Aim of the exercise » Lines containing the string "bodies" are to be collected in full.

Source excerpt »
'''
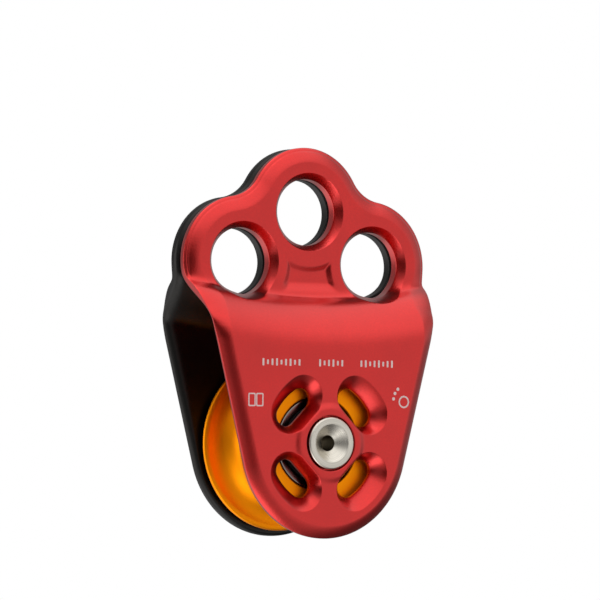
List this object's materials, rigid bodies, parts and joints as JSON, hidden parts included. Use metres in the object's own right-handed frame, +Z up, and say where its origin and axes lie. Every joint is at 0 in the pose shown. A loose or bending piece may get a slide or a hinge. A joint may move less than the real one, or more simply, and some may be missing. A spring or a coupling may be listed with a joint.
{
  "type": "rope pulley",
  "caption": "Arborist rope pulley: grooved sheave on ball bearings between two stepped cheeks, one of which swings open, with attachment holes above.",
  "frame": {"origin": "centre of the top attachment hole, on the plane where the two cheeks meet", "axes": "+Z up from the axle to the top attachment hole, +Y along the holes and the axle from the front cheek to the rear cheek, +X to the right seen from the front"},
  "size_m": [0.0664, 0.0312, 0.0926],
  "materials": {
    "front_cheek": "forged aluminium alloy, bead-blasted and red anodised, satin",
    "rear_cheek": "forged aluminium alloy, bead-blasted and black anodised, satin",
    "sheave": "turned aluminium alloy, orange anodised, satin",
    "axle": "turned stainless steel with fine tool marks",
    "bearing_steel": "ground and polished bearing steel",
    "cage": "moulded nylon",
    "seal": "moulded nitrile rubber",
    "washer": "moulded acetal"
  },
  "bodies": {
    "rear_cheek_body": {"rear_cheek": "rear_cheek", "axle": "axle", "bearing_spacer": "bearing_steel", "front_bearing_inner_race": "bearing_steel", "front_thrust_washer": "washer", "rear_bearing_inner_race": "bearing_steel", "rear_thrust_washer": "washer"},
    "sheave_body": {"front_bearing_inner_seal": "seal", "front_bearing_outer_race": "bearing_steel", "front_bearing_outer_seal": "seal", "rear_bearing_inner_seal": "seal", "rear_bearing_outer_race": "bearing_steel", "rear_bearing_outer_seal": "seal", "sheave": "sheave"},
    "front_ball_set": {"front_bearing_ball_1": "bearing_steel", "front_bearing_ball_2": "bearing_steel", "front_bearing_ball_3": "bearing_steel", "front_bearing_ball_4": "bearing_steel", "front_bearing_ball_5": "bearing_steel", "front_bearing_ball_6": "bearing_steel", "front_bearing_ball_7": "bearing_steel", "front_bearing_ball_8": "bearing_steel", "front_bearing_ball_9": "bearing_steel", "front_bearing_cage": "cage"},
    "rear_ball_set": {"rear_bearing_ball_1": "bearing_steel", "rear_bearing_ball_2": "bearing_steel", "rear_bearing_ball_3": "bearing_steel", "rear_bearing_ball_4": "bearing_steel", "rear_bearing_ball_5": "bearing_steel", "rear_bearing_ball_6": "bearing_steel", "rear_bearing_ball_7": "bearing_steel", "rear_bearing_ball_8": "bearing_steel", "rear_bearing_ball_9": "bearing_steel", "rear_bearing_cage": "cage"},
    "front_cheek_body": {"front_cheek": "front_cheek"}
  },
  "joints": [
    {"name": "sheave_spin", "type": "hinge", "parent": "rear_cheek_body", "child": "sheave_body", "pos_m": [0, 0, -0.0548], "axis": [0, 1, 0], "continuous": true},
    {"name": "front_cage_spin", "type": "hinge", "parent": "rear_cheek_body", "child": "front_ball_set", "pos_m": [0, -0.0056, -0.0548], "axis": [0, 1, 0], "continuous": true},
    {"name": "rear_cage_spin", "type": "hinge", "parent": "rear_cheek_body", "child": "rear_ball_set", "pos_m": [0, 0.0056, -0.0548], "axis": [0, 1, 0], "continuous": true},
    {"name": "front_cheek_swing", "type": "hinge", "parent": "rear_cheek_body", "child": "front_cheek_body", "pos_m": [0, 0, -0.0548], "axis": [0, 1, 0], "continuous": true}
  ],
  "couplings": [
    {"joint": "front_cage_spin", "follows": "sheave_spin", "ratio": 0.5992},
    {"joint": "rear_cage_spin", "follows": "sheave_spin", "ratio": 0.5992}
  ]
}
'''
Answer »
List this object's materials, rigid bodies, parts and joints as JSON, hidden parts included. Use metres in the object's own right-handed frame, +Z up, and say where its origin and axes lie. Every joint is at 0 in the pose shown. A loose or bending piece may get a slide or a hinge. A joint may move less than the real one, or more simply, and some may be missing. A spring or a coupling may be listed with a joint.
  "bodies": {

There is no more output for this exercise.